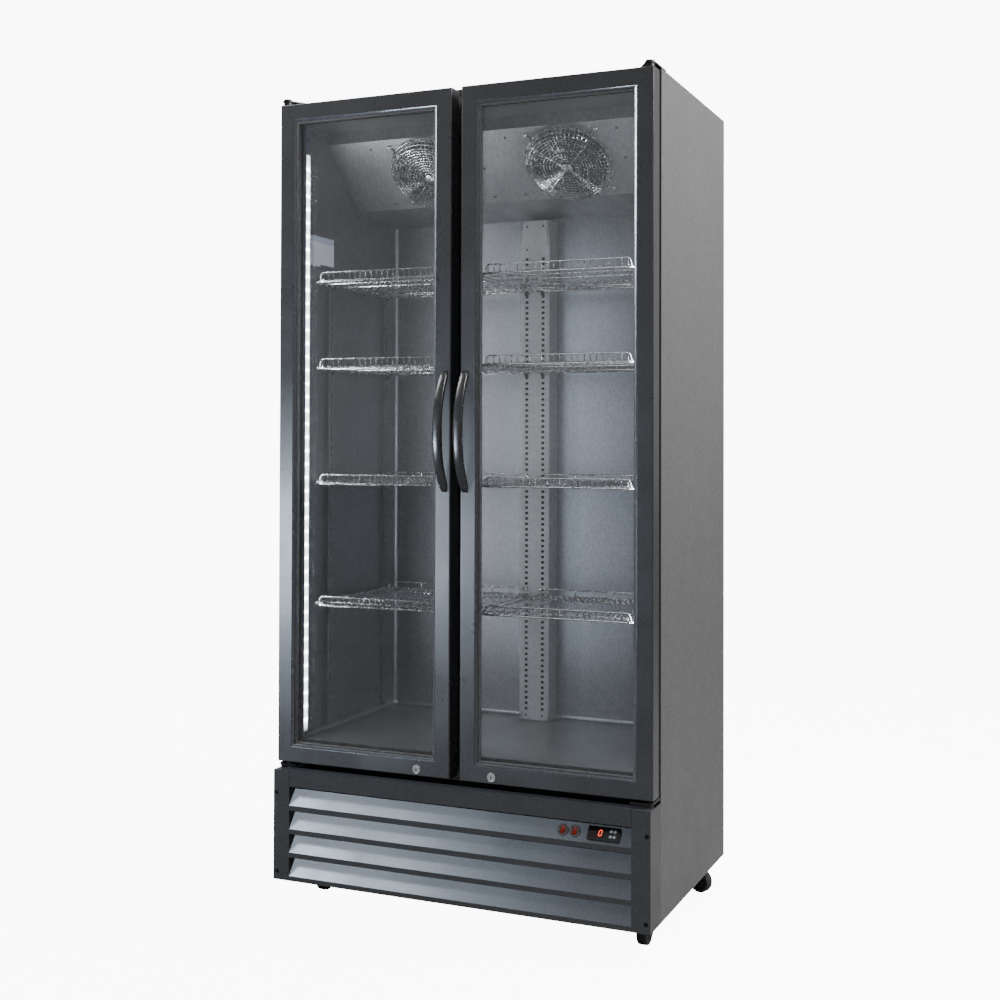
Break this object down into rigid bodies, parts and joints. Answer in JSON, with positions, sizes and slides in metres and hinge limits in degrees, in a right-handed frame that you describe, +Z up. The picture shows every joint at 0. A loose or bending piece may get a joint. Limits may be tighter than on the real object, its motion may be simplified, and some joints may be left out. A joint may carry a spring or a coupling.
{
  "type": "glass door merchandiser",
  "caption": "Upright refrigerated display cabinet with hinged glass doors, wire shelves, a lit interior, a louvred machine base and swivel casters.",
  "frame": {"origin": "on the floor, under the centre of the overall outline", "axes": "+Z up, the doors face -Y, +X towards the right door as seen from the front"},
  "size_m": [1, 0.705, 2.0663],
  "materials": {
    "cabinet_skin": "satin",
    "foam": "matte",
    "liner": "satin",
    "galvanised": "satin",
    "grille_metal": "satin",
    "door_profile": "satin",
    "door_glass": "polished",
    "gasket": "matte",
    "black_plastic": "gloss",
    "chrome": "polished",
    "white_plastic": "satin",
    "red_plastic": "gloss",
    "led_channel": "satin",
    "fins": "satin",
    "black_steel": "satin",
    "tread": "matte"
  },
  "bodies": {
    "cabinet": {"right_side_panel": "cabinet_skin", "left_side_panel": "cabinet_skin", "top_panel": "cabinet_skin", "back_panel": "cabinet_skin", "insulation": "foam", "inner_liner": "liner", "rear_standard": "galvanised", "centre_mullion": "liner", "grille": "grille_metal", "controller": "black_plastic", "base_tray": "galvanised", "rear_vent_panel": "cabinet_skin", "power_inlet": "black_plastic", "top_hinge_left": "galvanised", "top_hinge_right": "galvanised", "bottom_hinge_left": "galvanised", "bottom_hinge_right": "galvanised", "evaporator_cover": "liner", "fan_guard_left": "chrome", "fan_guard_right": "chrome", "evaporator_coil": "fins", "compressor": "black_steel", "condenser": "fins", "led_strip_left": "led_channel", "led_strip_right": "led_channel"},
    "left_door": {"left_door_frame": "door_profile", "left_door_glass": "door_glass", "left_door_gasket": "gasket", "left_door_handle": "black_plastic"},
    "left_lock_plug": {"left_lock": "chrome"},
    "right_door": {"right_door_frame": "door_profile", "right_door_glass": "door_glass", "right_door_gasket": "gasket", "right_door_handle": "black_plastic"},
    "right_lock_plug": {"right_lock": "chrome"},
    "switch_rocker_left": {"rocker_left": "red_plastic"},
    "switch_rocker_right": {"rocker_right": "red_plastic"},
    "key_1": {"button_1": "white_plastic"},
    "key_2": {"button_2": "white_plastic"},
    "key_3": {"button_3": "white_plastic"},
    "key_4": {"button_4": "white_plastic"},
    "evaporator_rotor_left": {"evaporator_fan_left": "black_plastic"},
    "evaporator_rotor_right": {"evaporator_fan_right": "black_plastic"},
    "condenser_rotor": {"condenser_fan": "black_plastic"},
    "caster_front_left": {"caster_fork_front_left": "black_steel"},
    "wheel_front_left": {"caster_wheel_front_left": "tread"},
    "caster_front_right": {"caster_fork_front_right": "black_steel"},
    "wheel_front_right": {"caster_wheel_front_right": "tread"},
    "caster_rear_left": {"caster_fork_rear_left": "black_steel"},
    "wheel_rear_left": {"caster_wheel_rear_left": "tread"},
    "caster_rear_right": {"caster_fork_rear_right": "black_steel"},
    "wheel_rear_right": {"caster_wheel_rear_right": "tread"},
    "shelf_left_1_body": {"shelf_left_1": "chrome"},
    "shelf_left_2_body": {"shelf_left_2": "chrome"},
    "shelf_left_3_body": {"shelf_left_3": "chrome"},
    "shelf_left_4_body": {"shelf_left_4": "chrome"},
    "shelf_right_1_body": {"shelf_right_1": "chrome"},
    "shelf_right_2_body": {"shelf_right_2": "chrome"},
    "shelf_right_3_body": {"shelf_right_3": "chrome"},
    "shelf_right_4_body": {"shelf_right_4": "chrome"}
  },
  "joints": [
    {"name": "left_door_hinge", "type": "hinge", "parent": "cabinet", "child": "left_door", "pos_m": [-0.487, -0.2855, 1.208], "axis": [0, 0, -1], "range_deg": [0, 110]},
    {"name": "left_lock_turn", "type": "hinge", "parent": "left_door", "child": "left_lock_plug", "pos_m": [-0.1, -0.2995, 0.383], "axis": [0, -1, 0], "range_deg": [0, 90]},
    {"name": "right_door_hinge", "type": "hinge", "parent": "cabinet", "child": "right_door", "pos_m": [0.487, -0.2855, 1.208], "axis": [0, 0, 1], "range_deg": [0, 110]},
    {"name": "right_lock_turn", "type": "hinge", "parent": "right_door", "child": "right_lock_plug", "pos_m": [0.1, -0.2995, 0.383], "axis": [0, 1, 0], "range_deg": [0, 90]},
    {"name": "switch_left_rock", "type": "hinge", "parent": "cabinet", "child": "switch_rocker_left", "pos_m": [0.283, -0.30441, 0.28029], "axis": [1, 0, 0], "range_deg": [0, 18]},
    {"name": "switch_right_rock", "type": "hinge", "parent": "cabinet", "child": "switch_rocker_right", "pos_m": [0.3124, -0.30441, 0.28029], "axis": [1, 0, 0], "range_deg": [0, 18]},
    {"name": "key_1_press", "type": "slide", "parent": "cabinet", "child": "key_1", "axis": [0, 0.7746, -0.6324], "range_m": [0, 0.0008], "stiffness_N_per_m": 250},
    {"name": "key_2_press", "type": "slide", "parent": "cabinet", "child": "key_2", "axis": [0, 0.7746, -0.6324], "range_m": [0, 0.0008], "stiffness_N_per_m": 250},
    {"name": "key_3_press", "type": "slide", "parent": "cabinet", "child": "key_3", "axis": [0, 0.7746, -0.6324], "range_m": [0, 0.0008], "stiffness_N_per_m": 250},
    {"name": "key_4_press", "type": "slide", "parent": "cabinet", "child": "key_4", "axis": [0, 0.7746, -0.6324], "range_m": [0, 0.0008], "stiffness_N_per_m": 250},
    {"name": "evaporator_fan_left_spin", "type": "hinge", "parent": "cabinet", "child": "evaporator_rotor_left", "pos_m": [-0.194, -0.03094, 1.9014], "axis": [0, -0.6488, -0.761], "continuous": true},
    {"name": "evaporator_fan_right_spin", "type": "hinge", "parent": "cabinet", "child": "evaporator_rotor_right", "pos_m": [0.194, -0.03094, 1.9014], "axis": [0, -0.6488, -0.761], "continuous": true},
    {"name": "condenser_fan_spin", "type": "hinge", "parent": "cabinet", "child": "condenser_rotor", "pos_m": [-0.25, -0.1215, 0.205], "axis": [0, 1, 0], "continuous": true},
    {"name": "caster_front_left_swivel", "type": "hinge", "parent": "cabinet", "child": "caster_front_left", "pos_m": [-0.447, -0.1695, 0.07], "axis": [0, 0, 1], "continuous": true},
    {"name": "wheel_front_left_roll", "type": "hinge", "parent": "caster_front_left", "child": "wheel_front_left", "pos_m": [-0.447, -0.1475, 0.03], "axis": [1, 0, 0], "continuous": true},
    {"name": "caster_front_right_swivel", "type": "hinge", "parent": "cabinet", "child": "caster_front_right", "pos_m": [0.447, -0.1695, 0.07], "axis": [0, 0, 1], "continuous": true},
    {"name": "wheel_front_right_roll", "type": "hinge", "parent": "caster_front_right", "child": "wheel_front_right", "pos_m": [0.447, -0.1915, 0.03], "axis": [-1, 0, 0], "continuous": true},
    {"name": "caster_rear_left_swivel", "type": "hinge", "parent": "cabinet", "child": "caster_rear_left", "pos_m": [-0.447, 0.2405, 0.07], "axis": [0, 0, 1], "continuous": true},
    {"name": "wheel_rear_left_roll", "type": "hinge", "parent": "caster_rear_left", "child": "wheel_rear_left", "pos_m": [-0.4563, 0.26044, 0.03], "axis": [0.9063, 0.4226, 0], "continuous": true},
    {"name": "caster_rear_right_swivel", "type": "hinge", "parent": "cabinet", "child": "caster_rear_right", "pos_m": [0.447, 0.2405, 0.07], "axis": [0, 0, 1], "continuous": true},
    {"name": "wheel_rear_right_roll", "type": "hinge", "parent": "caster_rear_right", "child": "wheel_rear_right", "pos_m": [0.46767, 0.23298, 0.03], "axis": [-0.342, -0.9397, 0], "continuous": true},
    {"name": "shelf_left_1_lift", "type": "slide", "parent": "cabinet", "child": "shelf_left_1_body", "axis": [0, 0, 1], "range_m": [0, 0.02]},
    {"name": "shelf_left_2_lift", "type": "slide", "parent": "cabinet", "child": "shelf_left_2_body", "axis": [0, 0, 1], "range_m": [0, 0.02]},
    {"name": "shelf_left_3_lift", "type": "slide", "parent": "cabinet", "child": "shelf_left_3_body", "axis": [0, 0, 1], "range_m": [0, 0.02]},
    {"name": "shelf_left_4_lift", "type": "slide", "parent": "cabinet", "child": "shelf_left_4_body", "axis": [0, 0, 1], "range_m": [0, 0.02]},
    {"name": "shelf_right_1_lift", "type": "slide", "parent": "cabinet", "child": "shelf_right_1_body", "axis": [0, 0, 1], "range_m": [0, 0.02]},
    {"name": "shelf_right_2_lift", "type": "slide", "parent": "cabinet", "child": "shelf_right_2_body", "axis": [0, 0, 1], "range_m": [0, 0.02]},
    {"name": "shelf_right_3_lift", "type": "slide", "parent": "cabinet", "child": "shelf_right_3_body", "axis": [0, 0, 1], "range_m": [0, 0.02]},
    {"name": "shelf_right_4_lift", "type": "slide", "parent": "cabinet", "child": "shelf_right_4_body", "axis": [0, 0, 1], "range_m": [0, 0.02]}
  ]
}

* [Given task]: Wherever a line in the data above holds "joints", copy that line.

* [Response for this exercise]:
Break this object down into rigid bodies, parts and joints. Answer in JSON, with positions, sizes and slides in metres and hinge limits in degrees, in a right-handed frame that you describe, +Z up. The picture shows every joint at 0. A loose or bending piece may get a joint. Limits may be tighter than on the real object, its motion may be simplified, and some joints may be left out. A joint may carry a spring or a coupling.
  "joints": [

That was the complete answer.